Tue Aug 21 02:38:42 GMT 2001

Scott Moomaw wrote:
> 
> Fredrik and Jeremy,
> 
> After my submission last night to samba-technical regarding my locking
> observations, I found PR#21625 in the bugs database with your notes thus
> far.  I don't know if I'll be succesful or not, but I've been working on
> adding code to open_mode_check to bump debug levels after a process has
> spun too long.  I'm trying to add sufficient debugging tools to determine
> what is happening.  Thus far, my tdbtool dumps haven't been extremely
> helpful because I've only caught the system after things get deadlocked
> totally.  I'll pass along any details that I get on this for your review.
> I'm hoping tomorrow to find a way to recreate this consistently.  If there
> is something that I can do to help, just let me know.  I've started to put
> some serious time into understanding what's going on here in an effort to
> help solve it.

I've jut checked some changes into HEAD and 2.2 CVS to address
this problem. The first thing I did was to add a deliberate panic if
an smbd is trying to break its own oplock and cannot find a reference
to that file in its open file list.
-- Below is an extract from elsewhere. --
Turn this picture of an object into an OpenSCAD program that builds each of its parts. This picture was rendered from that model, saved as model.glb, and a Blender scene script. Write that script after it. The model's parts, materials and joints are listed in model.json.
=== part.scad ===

This will allow someone
to use a debugger to catch this in the act (with an additional
'panic action' script).

The second is a robustness fix that (theoretically) shouldn't
be needed, that ensures that once an oplock break request
has returned, that the record that caused this break to
be triggered is removed by the requesting process (if it
exists). The reason this shouldn't be neccessary is that
the receiving process should be removing this record even
if the client failed to respond to the break.

If people experiencing the 'spin' problem could CVS update
and test this change I'd appreciate it.

Thanks,

	Jeremy.